The death of Polish President Lech Kaczynski, his wife, and many other Polish officials in a plane crash at Smolensk, in western Russia, on Saturday, is a human tragedy and an appalling historical accident that could derail a recent warming trend in Russian-Polish relations.

Mr. Kaczynski had been on his way to attend a ceremony marking the 70th anniversary of the Katyn massacre, in which Soviet secret police slaughtered some 20,000 military officers that had been captured when the USSR invaded eastern Poland at the start of World War II. The Soviet Union denied and covered up the atrocity for half a century and, in a bitter irony, this ceremony had been intended as a moment of reconciliation, in which Russians and Poles could mourn the dead together.

"I, like all Russian citizens, have accepted with deep and sincere shock the news of the tragic death of the Republic of Poland's President Lech Kaczynski, his wife, and the members of the large Polish delegation near the city of Smolensk, who were on their way for commemorations in Katyn," Russian President Dmitry Medvedev said in a message to Poland's leaders.

Russian news agencies said President Kaczynski's plane made four attempts to land in thick fog at the Smolensk airbase, which is near the Katyn Forest mass grave site. To complicate matters, Smolensk, a Russian city, is covered by air traffic controllers in next door Belarus, whose officials said Saturday they had urged the pilot to divert to Minsk or Moscow due to the poor visibility.

Eyewitness reports said the plane clipped the top of trees while it was making its final approach, hit the edge of the airfield and burst into flames. Russian investigators said there were no survivors, though it remained unclear exactly how many people were aboard the aircraft. A passenger list provided by Polish authorities contains 89 names, but Russian sources said as many as 132 people may have been on board.

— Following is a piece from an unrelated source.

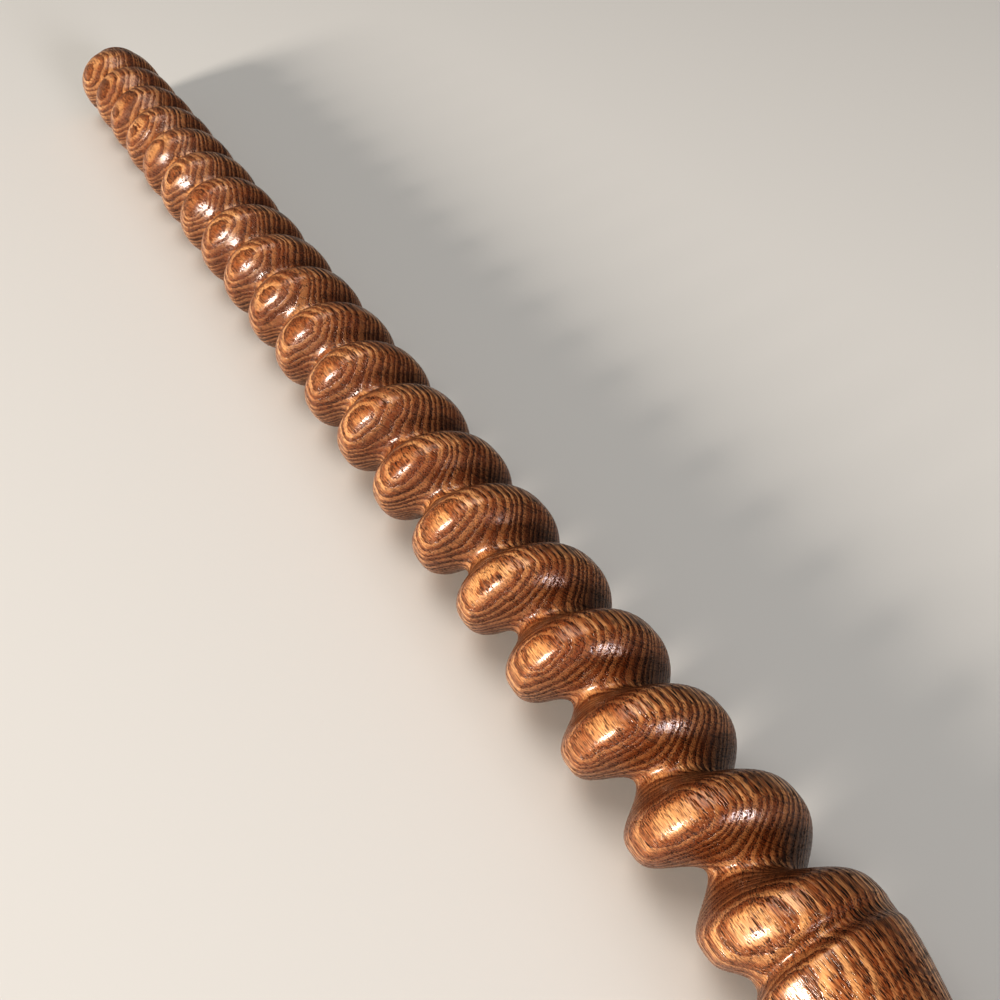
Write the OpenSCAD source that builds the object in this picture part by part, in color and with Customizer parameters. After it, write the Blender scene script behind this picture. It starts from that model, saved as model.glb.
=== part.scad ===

Russia's official RIA-Novosti news agency quoted an anonymous Smolensk security official as saying that "human error" was to blame for the crash.

"A mistake by the crew during landing maneuvers has supposedly caused the crash," the official said.

History of crashes

The plane was a Russian-built Tupolev Tu-154, an aging Soviet-era aircraft whose safety record has been tarnished by several high-profile crashes in recent years.

The memorial service at Katyn went ahead Saturday, adding a special mourning service for Kaczynski and his delegation. Russian TV showed hundreds of people gathered at the Katyn monument, many clutching Polish flags and weeping.

Troubled Polish-Russian ties

Polish-Russian relations have been deeply vexed for the past 500 years, and Kaczynski had been viewed as unfriendly by the Kremlin due to his advocacy of several policies deemed to be anti-Moscow, including his support for US plans to deploy anti-missile interceptors in Poland, his promotion of NATO membership for ex-Soviet states Ukraine and Georgia, and his outspoken backing for Georgian President Mikhael Saakashvili during the brief 2008 Russo-Georgian war.

But a warming trend had been underway, since Russian Prime Minister Vladimir Putin went to the Polish city of Gdansk last September, on the anniversary of World War Two's outbreak, in an attempt to ease some of the historical tensions between the two countries -- in a part of the world where people take history very seriously.

In Gdansk, Mr. Putin made at least partial amends for the Soviet Union's role in dividing up Poland with Germany under the Hitler-Stalin Pact.

But the commemoration of the Katyn massacre was meant to be a key "forgive and forget" moment that is likely to be forever overshadowed by the tragic death of President Kaczynski, riding in a Russian-built aircraft, to that appointment.